* Goal
Show, in full, each line of the data that contains "where".

* Data for processing
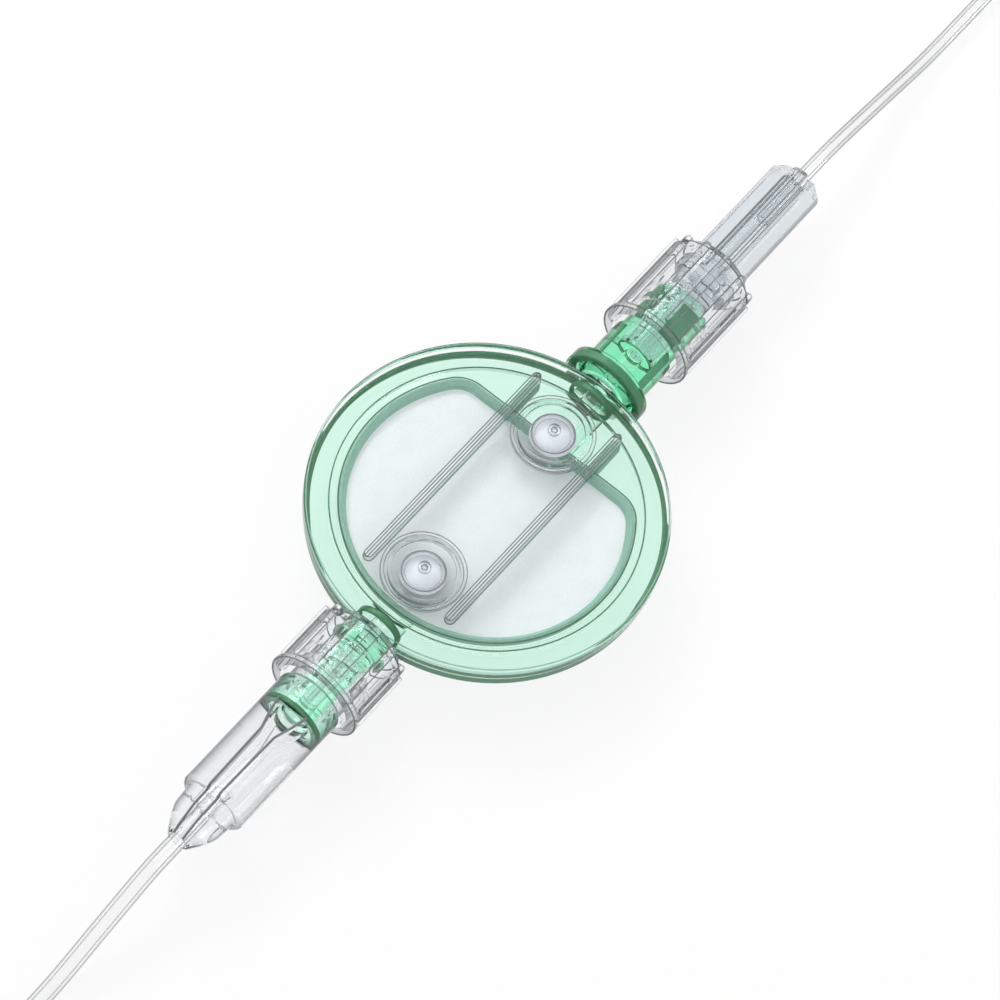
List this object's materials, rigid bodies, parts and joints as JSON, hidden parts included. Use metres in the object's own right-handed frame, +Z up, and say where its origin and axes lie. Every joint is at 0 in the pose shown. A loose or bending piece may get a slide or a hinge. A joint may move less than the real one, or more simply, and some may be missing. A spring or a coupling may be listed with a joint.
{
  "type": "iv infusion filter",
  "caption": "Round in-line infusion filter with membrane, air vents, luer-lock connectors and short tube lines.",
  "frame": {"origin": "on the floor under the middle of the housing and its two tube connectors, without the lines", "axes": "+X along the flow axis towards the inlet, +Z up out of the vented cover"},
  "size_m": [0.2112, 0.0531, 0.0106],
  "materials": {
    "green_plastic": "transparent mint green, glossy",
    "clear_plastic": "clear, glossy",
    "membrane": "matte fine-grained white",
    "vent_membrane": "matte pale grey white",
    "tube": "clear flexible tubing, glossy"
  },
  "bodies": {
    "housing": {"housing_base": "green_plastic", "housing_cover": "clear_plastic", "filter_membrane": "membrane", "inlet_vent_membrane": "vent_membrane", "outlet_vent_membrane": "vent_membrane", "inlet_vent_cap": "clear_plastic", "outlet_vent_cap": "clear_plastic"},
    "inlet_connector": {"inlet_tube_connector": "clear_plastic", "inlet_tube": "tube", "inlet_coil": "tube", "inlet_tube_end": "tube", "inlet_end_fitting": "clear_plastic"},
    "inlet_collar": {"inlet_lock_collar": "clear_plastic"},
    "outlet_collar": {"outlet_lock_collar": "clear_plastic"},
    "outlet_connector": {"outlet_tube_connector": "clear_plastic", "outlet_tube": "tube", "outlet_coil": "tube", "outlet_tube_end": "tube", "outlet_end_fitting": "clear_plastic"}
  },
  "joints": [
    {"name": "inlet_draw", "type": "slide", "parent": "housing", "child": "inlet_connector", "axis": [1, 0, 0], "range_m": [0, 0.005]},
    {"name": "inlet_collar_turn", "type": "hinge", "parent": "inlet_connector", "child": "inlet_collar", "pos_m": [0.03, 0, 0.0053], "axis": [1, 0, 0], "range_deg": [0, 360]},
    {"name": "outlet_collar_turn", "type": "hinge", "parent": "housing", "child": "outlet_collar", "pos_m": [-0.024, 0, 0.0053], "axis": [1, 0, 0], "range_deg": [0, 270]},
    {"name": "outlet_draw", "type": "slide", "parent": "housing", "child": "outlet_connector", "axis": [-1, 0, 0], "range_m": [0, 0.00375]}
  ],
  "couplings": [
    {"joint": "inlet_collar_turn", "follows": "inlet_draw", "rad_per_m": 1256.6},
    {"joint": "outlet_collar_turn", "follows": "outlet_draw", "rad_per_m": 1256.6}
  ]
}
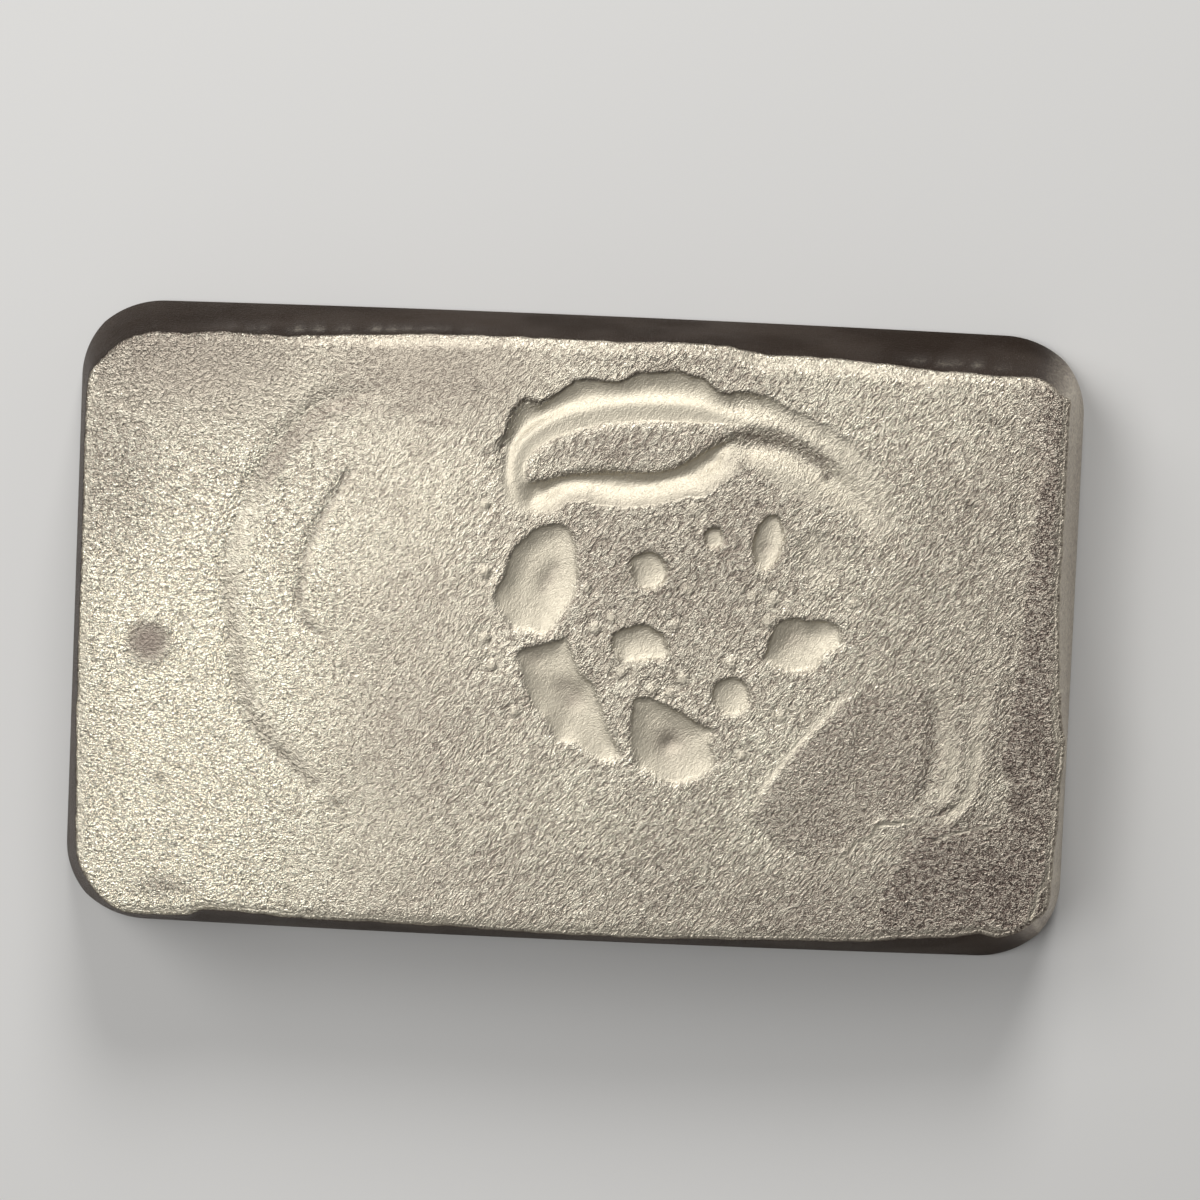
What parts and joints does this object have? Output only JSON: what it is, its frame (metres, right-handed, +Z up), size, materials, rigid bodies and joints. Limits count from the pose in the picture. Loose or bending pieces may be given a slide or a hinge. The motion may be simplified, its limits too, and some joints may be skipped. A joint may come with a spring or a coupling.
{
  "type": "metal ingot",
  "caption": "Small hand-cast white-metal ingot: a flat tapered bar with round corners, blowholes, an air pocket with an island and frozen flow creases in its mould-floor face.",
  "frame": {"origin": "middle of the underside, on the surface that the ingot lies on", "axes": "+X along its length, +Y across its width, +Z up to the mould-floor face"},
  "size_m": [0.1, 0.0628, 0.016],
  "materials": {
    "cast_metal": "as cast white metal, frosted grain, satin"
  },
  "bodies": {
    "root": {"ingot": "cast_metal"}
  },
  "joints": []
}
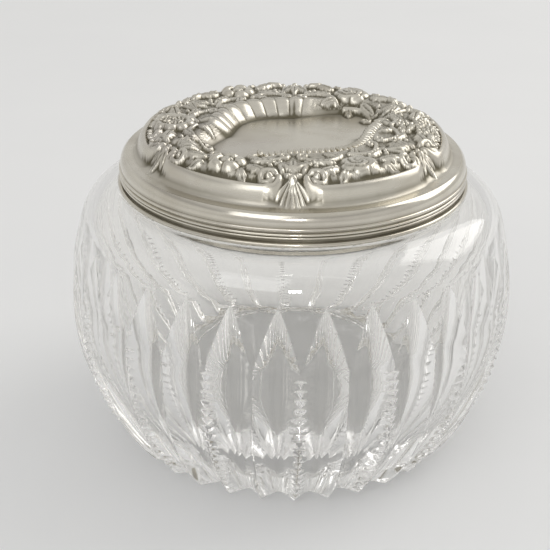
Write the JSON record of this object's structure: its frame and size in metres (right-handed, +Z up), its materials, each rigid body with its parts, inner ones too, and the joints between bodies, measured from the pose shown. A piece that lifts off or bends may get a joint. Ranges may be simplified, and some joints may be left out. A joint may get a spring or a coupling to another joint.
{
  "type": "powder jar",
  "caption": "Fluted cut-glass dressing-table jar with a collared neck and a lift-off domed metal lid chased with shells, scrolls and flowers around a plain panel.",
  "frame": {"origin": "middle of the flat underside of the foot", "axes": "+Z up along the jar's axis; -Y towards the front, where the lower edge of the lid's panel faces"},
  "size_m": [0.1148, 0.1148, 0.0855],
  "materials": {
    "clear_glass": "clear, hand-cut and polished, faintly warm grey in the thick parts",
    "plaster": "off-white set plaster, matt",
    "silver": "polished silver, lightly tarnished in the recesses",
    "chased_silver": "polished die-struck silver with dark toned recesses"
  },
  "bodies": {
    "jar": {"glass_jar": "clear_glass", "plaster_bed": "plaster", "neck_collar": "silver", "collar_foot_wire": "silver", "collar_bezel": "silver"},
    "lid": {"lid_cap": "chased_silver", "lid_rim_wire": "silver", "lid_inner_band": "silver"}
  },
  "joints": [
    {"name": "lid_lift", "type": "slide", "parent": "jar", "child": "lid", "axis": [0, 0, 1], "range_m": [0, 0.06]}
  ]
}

==

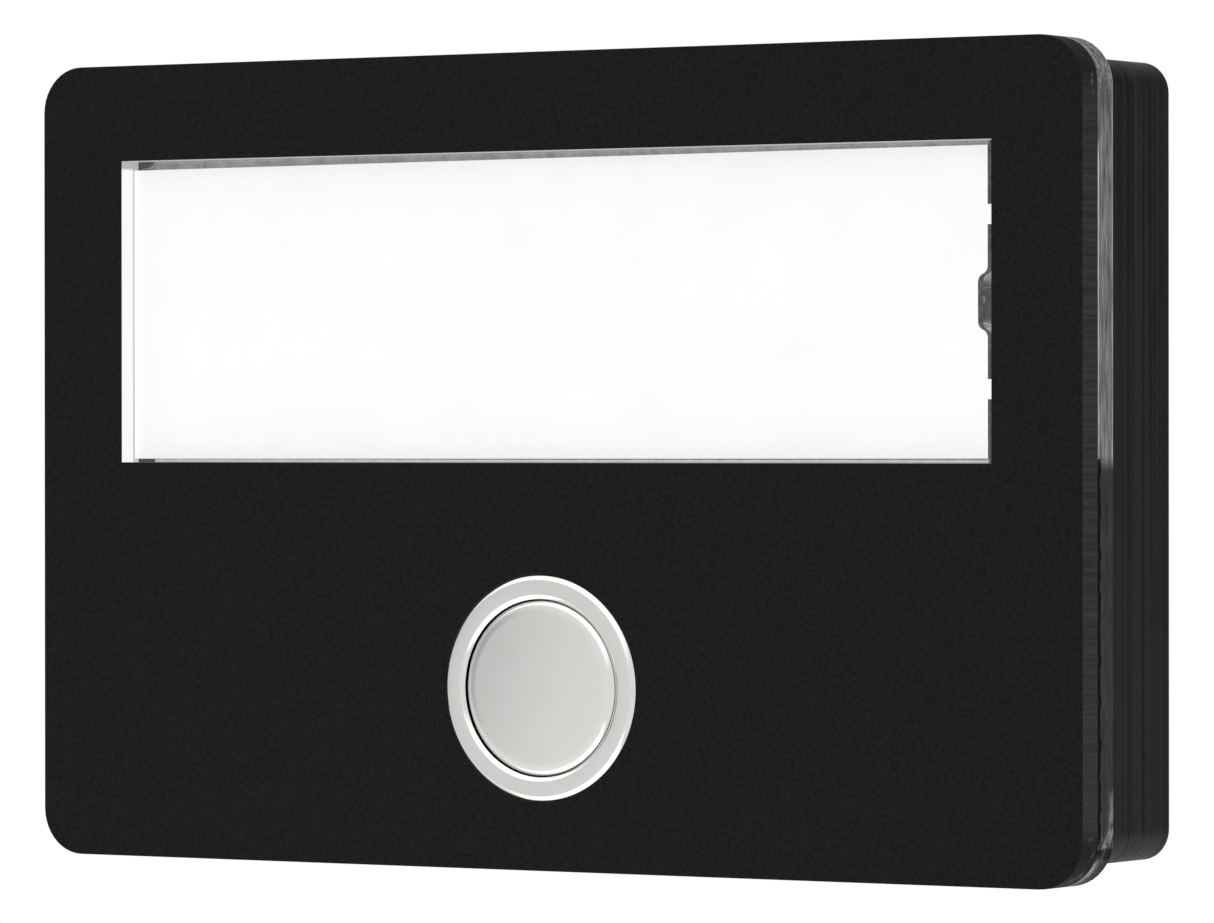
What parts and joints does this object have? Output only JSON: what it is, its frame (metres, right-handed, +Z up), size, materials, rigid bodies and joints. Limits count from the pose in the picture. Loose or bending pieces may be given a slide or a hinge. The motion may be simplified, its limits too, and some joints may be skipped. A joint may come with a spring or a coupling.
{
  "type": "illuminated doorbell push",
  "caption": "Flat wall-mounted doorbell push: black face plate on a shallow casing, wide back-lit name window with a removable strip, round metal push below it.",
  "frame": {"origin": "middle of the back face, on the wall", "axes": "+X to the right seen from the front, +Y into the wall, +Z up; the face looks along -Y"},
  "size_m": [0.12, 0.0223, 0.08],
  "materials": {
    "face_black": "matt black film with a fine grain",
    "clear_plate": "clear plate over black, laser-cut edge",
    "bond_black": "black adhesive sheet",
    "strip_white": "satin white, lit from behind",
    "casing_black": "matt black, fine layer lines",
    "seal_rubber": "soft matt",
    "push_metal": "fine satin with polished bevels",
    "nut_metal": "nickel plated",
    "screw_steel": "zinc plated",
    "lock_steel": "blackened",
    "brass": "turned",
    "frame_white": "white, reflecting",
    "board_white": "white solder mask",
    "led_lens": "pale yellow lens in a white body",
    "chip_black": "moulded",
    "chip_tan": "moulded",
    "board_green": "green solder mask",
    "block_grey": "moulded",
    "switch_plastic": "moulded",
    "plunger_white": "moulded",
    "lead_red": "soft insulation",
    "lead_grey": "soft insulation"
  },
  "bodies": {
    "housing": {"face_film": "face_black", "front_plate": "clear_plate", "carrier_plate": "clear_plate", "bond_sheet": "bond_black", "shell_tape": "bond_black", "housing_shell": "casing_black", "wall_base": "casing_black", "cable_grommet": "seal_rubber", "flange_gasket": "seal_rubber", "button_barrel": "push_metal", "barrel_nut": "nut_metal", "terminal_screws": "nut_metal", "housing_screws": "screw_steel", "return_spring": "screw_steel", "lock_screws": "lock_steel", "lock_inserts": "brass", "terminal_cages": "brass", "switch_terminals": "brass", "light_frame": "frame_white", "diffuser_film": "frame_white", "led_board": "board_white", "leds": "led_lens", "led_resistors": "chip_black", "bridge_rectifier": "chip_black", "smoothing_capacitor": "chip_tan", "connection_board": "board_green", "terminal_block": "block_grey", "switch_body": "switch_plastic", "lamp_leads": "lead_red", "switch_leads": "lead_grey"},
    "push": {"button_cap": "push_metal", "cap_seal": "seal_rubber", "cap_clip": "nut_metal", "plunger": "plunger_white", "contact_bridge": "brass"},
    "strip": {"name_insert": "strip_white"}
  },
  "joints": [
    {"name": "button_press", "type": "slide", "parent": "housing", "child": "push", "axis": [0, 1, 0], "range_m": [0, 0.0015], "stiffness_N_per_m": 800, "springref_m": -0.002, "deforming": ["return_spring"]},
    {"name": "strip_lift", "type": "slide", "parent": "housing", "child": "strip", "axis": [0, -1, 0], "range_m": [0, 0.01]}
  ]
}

* Exercise output
List this object's materials, rigid bodies, parts and joints as JSON, hidden parts included. Use metres in the object's own right-handed frame, +Z up, and say where its origin and axes lie. Every joint is at 0 in the pose shown. A loose or bending piece may get a slide or a hinge. A joint may move less than the real one, or more simply, and some may be missing. A spring or a coupling may be listed with a joint.
  "frame": {"origin": "middle of the flat underside of the foot", "axes": "+Z up along the jar's axis; -Y towards the front, where the lower edge of the lid's panel faces"},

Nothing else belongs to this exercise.